NNRTI resistance mutations emerge promptly upon failure of NNRTI regimens, which remain a cornerstone of first-line antiretroviral therapy across the world. Undetected NNRTI mutations in a recently infected person can imperil response to a first-line NNRTI regimen. A coalition of US researchers conducted this systematic review and meta-analysis to pinpoint prevalence and trace trends in transmitted NNRTI resistance in the United States, Europe, and Canada.

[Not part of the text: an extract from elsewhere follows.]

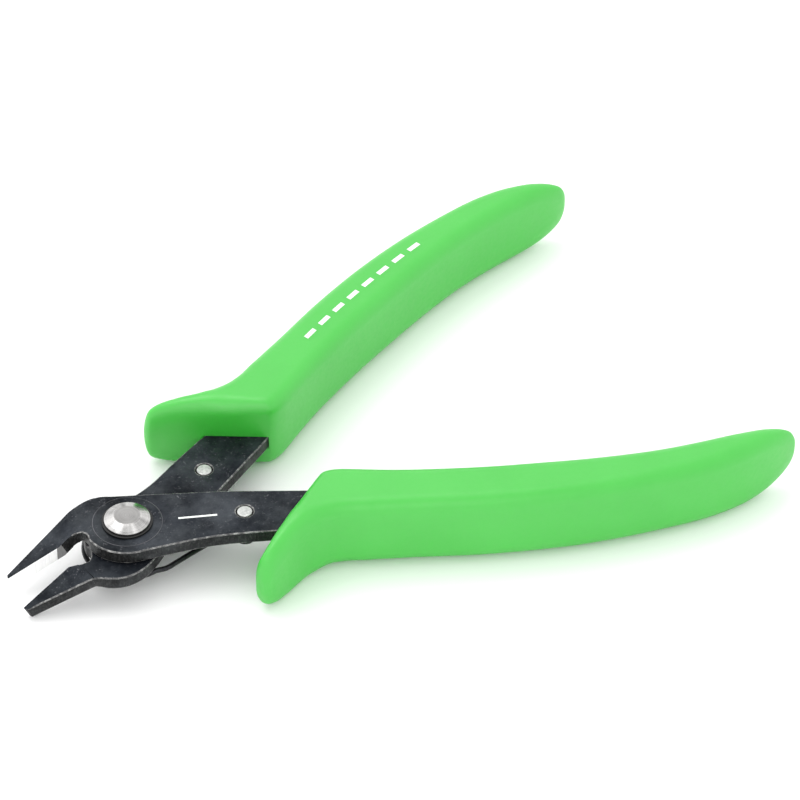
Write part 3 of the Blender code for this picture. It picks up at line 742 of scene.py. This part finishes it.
def cut_slot(piece, lever):
    """The mouth in the front face that the tang goes into."""
    gap = SLOT_GAP * MM
    corners = [lever.spot(x, y + side * SLOT_GAP, 0) for x, y, side in SLOT_PLAN]
    mesh = prism("slot_cutter", corners, lever.top - PLATE - gap, lever.top + gap)
    cutter = bpy.data.objects.new("slot_cutter", mesh)
    bpy.context.scene.collection.objects.link(cutter)
    modifier = piece.modifiers.new("slot", "BOOLEAN")
    modifier.operation = "DIFFERENCE"
    modifier.solver = "EXACT"
    modifier.object = cutter
    bpy.context.view_layer.update()
    evaluated = piece.evaluated_get(bpy.context.evaluated_depsgraph_get())
    result = bpy.data.meshes.new_from_object(evaluated)
    piece.modifiers.clear()
    piece.data = result
    bpy.data.objects.remove(cutter)


def make_grip(lever):
    piece = add_piece(lever.grip + "_look", grip_mesh(lever), [VINYL], lever.body,
                      [lever.grip])
    cut_slot(piece, lever)
    shade(piece, 38)
    return piece


# --- print ----------------------------------------------------------------------------------------
PRINT_THICK = 0.02
CELL_ALONG, CELL_ACROSS = 0.6, 0.2
DASH_COUNT, DASH_START, DASH_STEP, DASH_LENGTH, DASH_HALF = 8, 50.0, 4.2, 2.6, 0.45
LINE_START, LINE_END, LINE_PLACE, LINE_HALF = 8.5, 15.0, 0.3, 0.2
BOW_PEAK, BOW_FALL, BOW_X, BOW_REACH = 3.03, 0.95, 68, 20  # the middle line's arch
ABOVE_ALL = 50 * MM


def surface_tree(piece):
    """What a ray needs to find the piece's surface."""
    work = bmesh.new()
    work.from_mesh(piece.data)
    tree = BVHTree.FromBMesh(work)
    work.free()
    return tree


def add_patch(work, tree, lever, cells):
    """A thin closed patch on the surface below a grid of plan points."""
    thickness = PRINT_THICK * MM
    raised, sunk = [], []
    for row in cells:
        upper_row, lower_row = [], []
        for x, y in row:
            above = lever.spot(x, y, ABOVE_ALL)
            hit, normal, _, _ = tree.ray_cast(above, Vector((0, 0, -1)))
            upper_row.append(work.verts.new(hit + normal * thickness))
            lower_row.append(work.verts.new(hit - normal * thickness))
        raised.append(upper_row)
        sunk.append(lower_row)
    rows, columns = len(raised), len(raised[0])
    for i in range(rows - 1):
        for j in range(columns - 1):
            for grid in (raised, sunk):
                work.faces.new((grid[i][j], grid[i + 1][j], grid[i + 1][j + 1], grid[i][j + 1]))
    rim = [(i, 0) for i in range(rows)] + [(rows - 1, j) for j in range(1, columns)]
    rim += [(i, columns - 1) for i in range(rows - 2, -1, -1)] + [(0, j) for j in range(columns - 2, 0, -1)]
    for (i, j), (k, m) in zip(rim, rim[1:] + rim[:1]):
        work.faces.new((raised[i][j], raised[k][m], sunk[k][m], sunk[i][j]))


def bar(x0, x1, y0, y1, bow):
    """A grid of plan points for a straight bar, its middle line bowed as bow says."""
    columns = max(1, round((x1 - x0) / CELL_ALONG))
    rows = max(1, round((y1 - y0) / CELL_ACROSS))
    grid = []
    for i in range(rows + 1):
        y = y0 + (y1 - y0) * i / rows
        line = []
        for j in range(columns + 1):
            x = x0 + (x1 - x0) * j / columns
            line.append((x, y + bow(x)))
        grid.append(line)
    return grid


def make_print(name, lever, surface, bars, bow):
    """Plain printed bars on a lever's surface."""
    tree = surface_tree(surface)
    work = bmesh.new()
    for x0, x1, y0, y1 in bars:
        add_patch(work, tree, lever, bar(x0, x1, y0, y1, bow))
    bmesh.ops.recalc_face_normals(work, faces=work.faces)
    mesh = fresh_mesh(name, work)
    work.free()
    add_piece(name, mesh, [PRINT], lever.body)


def grip_middle(x):
    """The middle line of the grip's upper face."""
    return BOW_PEAK - BOW_FALL * ((x - BOW_X) / BOW_REACH) ** 2


def dashes():
    """A few equal dashes, evenly spaced, along the middle of the grip."""
    starts = [DASH_START + i * DASH_STEP for i in range(DASH_COUNT)]
    return [(x, x + DASH_LENGTH, -DASH_HALF, DASH_HALF) for x in starts]


def plain_line():
    """One plain line."""
    return [(LINE_START, LINE_END, LINE_PLACE - LINE_HALF, LINE_PLACE + LINE_HALF)]


def level(x):
    """A straight middle line."""
    return 0.0


# --- camera, floor and light ----------------------------------------------------------------------
CAMERA_AIM = PIVOT.xy.to_3d() + Vector((-46.21, 10.58, 24.97)) * MM
CAMERA_DISTANCE = 661.8 * MM
CAMERA_LENS = 178.7
CAMERA_HEADING, CAMERA_ELEVATION, CAMERA_ROLL = radians(29.84), radians(42.48), radians(0.27)
SENSOR_WIDTH = 36
NEAR, FAR = 0.05, 20
FLOOR_HALF = 6.0
FLOOR_DROP = 0.02 * MM           # keeps the floor clear of the grips' lower faces
WORLD_STRENGTH = 1.3
DIM_SIDE = (0.367, 0.640, 0.675)  # the direction of the room's unlit part, behind the camera
DIM_FROM, DIM_TO = 0.76, 0.97    # how near to that direction the light fades, and is faded
DIM_LEVEL = 0.6


def make_camera():
    """A long lens that looks down at the middle of the tool from the upper grip's side."""
    right = Vector((-cos(CAMERA_HEADING), sin(CAMERA_HEADING), 0))
    away = Vector((-sin(CAMERA_HEADING), -cos(CAMERA_HEADING), 0))
    up = Vector((0, 0, 1))
    forward = away * cos(CAMERA_ELEVATION) - up * sin(CAMERA_ELEVATION)
    raised = away * sin(CAMERA_ELEVATION) + up * cos(CAMERA_ELEVATION)
    camera_x = right * cos(CAMERA_ROLL) + raised * sin(CAMERA_ROLL)
    camera_y = raised * cos(CAMERA_ROLL) - right * sin(CAMERA_ROLL)
    data = bpy.data.cameras.new("camera")
    data.lens = CAMERA_LENS
    data.sensor_width = SENSOR_WIDTH
    data.clip_start, data.clip_end = NEAR, FAR
    camera = bpy.data.objects.new("camera", data)
    bpy.context.scene.collection.objects.link(camera)
    basis = Matrix((camera_x, camera_y, -forward)).transposed()
    camera.matrix_world = Matrix.Translation(CAMERA_AIM - forward * CAMERA_DISTANCE) @ basis.to_4x4()
    bpy.context.scene.camera = camera


def make_floor():
    n = Nodes("pale_floor", (0.95, 0.95, 0.95), 0.7, 0.0)
    n.shader.inputs["Specular IOR Level"].default_value = 0.2
    mesh = bpy.data.meshes.new("floor")
    corners = [(x * FLOOR_HALF, y * FLOOR_HALF, 0) for x, y in ((-1, -1), (1, -1), (1, 1), (-1, 1))]
    mesh.from_pydata(corners, [], [(0, 1, 2, 3)])
    mesh.materials.append(n.material)
    floor = bpy.data.objects.new("floor", mesh)
    floor.location.z = -FLOOR_DROP
    bpy.context.scene.collection.objects.link(floor)


def add_light(name, place, size, power):
    """A round lamp that faces the middle of the tool."""
    data = bpy.data.lights.new(name, "AREA")
    data.shape = "DISK"
    data.size = size
    data.energy = power
    light = bpy.data.objects.new(name, data)
    light.location = place
    light.rotation_euler = (-Vector(place)).to_track_quat("-Z", "Y").to_euler()
    bpy.context.scene.collection.objects.link(light)


def make_light():
    """A bright room with one dim side, and two soft lamps."""
    world = bpy.data.worlds.new("studio")
    world.use_nodes = True
    tree = world.node_tree
    background = tree.nodes["Background"]
    background.inputs["Strength"].default_value = WORLD_STRENGTH
    coords = tree.nodes.new("ShaderNodeTexCoord")
    towards = tree.nodes.new("ShaderNodeVectorMath")
    towards.operation = "DOT_PRODUCT"
    towards.inputs[1].default_value = DIM_SIDE
    ramp = tree.nodes.new("ShaderNodeValToRGB")
    lit, dim = ramp.color_ramp.elements
    lit.position = DIM_FROM
    lit.color = (1, 1, 1, 1)
    dim.position = DIM_TO
    dim.color = (DIM_LEVEL, DIM_LEVEL, DIM_LEVEL, 1)
    tree.links.new(coords.outputs["Generated"], towards.inputs[0])
    tree.links.new(towards.outputs["Value"], ramp.inputs["Fac"])
    tree.links.new(ramp.outputs["Color"], background.inputs["Color"])
    bpy.context.scene.world = world
    add_light("key", (0.15, -0.35, 0.9), 0.7, 2.4)
    add_light("fill", (0.45, 0.65, 0.6), 0.8, 2.0)


# --- assembly -------------------------------------------------------------------------------------
blades = {}
for part in LEVERS:
    blades[part.side] = make_blade(part, RINGED_STEEL if part is UPPER else STEEL)
    make_pin(part)
make_rivet()
make_washer()
make_spring()
grips = {part.side: make_grip(part) for part in LEVERS}
make_print("grip_print", LOWER, grips["lower"], dashes(), grip_middle)
make_print("plate_print", UPPER, blades["upper"], plain_line(), level)
make_camera()
make_floor()
make_light()
bpy.context.scene.view_settings.view_transform = "Standard"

The investigators searched electronic databases for the years 2002 through 2012 and HIV conference reports for 2009 through 2012 to track down reports on NNRTI resistance prevalence. They focused on observational cohort studies involving antiretroviral-naive HIV-positive people at least 13 years old. The researchers considered four regions--the United States, Canada, large European Union countries (France, Germany, Italy, Spain, Switzerland, and the United Kingdom), and small European Union countries (all other EU countries). They used generalized linear mixed models to estimate prevalence of transmitted NNRTI resistance by weighting each study's contribution according to sample size.
The analysis included 84 observational studies representing 75 unique cohorts of antiretroviral-naive individuals. Data came from 61,800 cohort member samples tested in 22 countries over the years 1995-2011. There were 26 US cohorts, 31 large-country European cohorts, 17 small-country European cohorts, and one Canadian cohort.
From 1995 through 2000, transmitted NNRTI resistance prevalence rose in the United States and large European countries while remaining largely undetectable in small European countries. Transmitted NNRTI resistance proved more prevalent in the United States than in large European countries in nearly all study years.
From 2005 through 2011, transmitted NNRTI resistance prevalence continued to rise in the United States and began climbing in small European countries while remaining relatively stable in large European countries. From 2006 to 2009 in the United States, the rate seemed more stable, ranging from 8.1% to 9.1%. The sole Canadian cohort had a prevalence of 8.1% in 2006, similar to rates in the United States at that time.
In large European countries transmitted NNRTI resistance prevalence stayed low and flat from 2006 (3.5%) to 2011 (3.3%). The rate in small European countries jumped from 5.0% in 2006 to 13.7% in 2010, largely because of increases in Portugal and Greece, which had an outbreak of transmitted NNRTI resistance in injection drug users.
The researchers noted that second-generation NNRTIs did not become available until 2008, so most of the data they collected reflects resistance to efavirenz or nevirapine. Differences between regions in transmitted NNRTI resistance rates, they suggested, could reflect differences in treatment and prescribing practices, which this analysis did not consider.
"Because transmitted NNRTI resistance mutations can persist for years," the researchers observed, "small [and sometimes increasing] populations of patients will require long-term use of alternate therapies with resistance profiles distinct from those found with fist-generation NNRTIs."
1. Snedecor SJ, Sudharshan L, Nedrow K, et al. Burden of NNRTI resistance in treatment-naïve HIV-1-infected patients: a systematic review and meta-analysis. 7th IAS Conference on HIV Pathogenesis, Treatment and Prevention, June 30-July 3, 2013, Kuala Lumpur. Abstract TUPE288.